Configure the Job outputs section as follows:

  1. Expand the Job outputs section, and select New to add a new output to your endpoint.

  2. Name the output output_data. For your model deployment, you can use any name. For pipeline deployments, you must provide the exact name of the output that your model generates.

  3. Select the caret next to the output to expand the Name and Value fields.

  4. To indicate the type of output you're creating, enter JobOutputType in the Name field.

  5. To indicate that the output is a file path, enter UriFile in the Value field. The other supported value for this field is UriFolder, for a folder path. Literal isn't supported for outputs.

  6. To add another property for this output, select the plus sign next to the property.

  7. To indicate the path to the data, enter Uri in the Name field.

  8. Enter @concat(@concat('azureml://datastores/trusted_blob/paths/endpoints', pipeline().RunId, 'predictions.csv'), the path where the output should be placed, in the Value field.

    Azure Machine Learning batch endpoints support only datastore paths as outputs.
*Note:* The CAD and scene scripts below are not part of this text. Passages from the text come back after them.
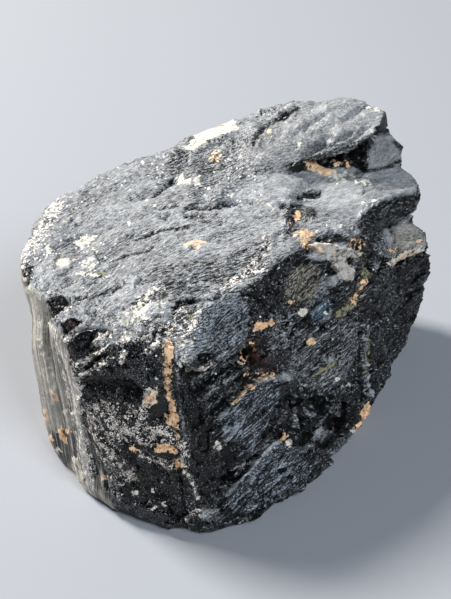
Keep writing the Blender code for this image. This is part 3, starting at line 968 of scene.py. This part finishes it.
WIDE_CLEFT = "311,371 318,364 328,356 341,352"
crack(WIDE_CLEFT, 0.75, 4.0)
SHORT_CLEFT = "339,363.5 344,361.5 350,359.5"
crack(SHORT_CLEFT, 0.5, 3.0)
BENT_CLEFT = "318,325 326,331 322,342 308,352 296,362"
crack(BENT_CLEFT, 0.3, 3.0)
GRANULAR = "296,330 320,336 344,318 358,316 358,350 346,384 326,392 300,386 286,370"
shade(GRANULAR, 0.16, 10)
roughen(GRANULAR, 0.6, 10)
RIM = "368,322 366,334 364.5,348 364,360 366,372 368,384 369,396"
crack(drawn(RIM) - (4, 0), 0.5, 4.0)
crack(RIM, -0.22, 2.0)
PALE_RIM = "366,322 370,322 368,348 367.5,360 370,372 372.5,396 368,396 365.5,372 363,360 363,348"
shade(PALE_RIM, 0.22, 2.0)
PALE_RIM_EDGE = "372,398 371,384 368,360 368.5,348 370.5,322"
ledge(PALE_RIM_EDGE, 0.2, 5)
PALE_RIM_OLIVE = "370,340 369,356 367,372"
streak("olive", PALE_RIM_OLIVE, 4.0, 0.5)
RIM_CLAY = "364,404 366,401 369,404 369.5,413 365,418 361,419 360,411"
patch("clay", RIM_CLAY, 1.0, 2.0)
RIM_CLAY_STREAK = "366,414 361,422 355,428"
streak("clay", RIM_CLAY_STREAK, 4.0, 0.8)
RIM_CREAM_STREAK = "362,421 356,427.5 350,431"
streak("cream", RIM_CREAM_STREAK, 4.2, 0.8)


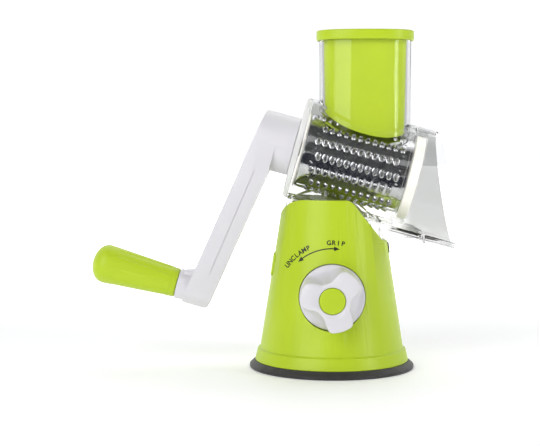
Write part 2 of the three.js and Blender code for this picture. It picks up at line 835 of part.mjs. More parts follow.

Outputs must be unique to avoid conflicts, so you use a dynamic expression to construct the path.

    A screenshot showing how to configure outputs in the endpoint.

If your endpoint returns more outputs, repeat the previous steps for each output.

Optionally configure job settings

You can also optionally configure job settings by expanding the Job settings section, selecting New, and adding any of the following properties.

For model deployments

Name Value
MiniBatchSize The size of the batch.
ComputeInstanceCount The number of compute instances to request from the deployment.

For pipeline deployments

Name Value
ContinueOnStepFailure Whether the pipeline should stop processing nodes after a failure.
DefaultDatastore The default datastore to use for outputs.
ForceRun Whether the pipeline should force all the components to run even if the output can be inferred from a previous run.

Once configured, you can test the pipeline.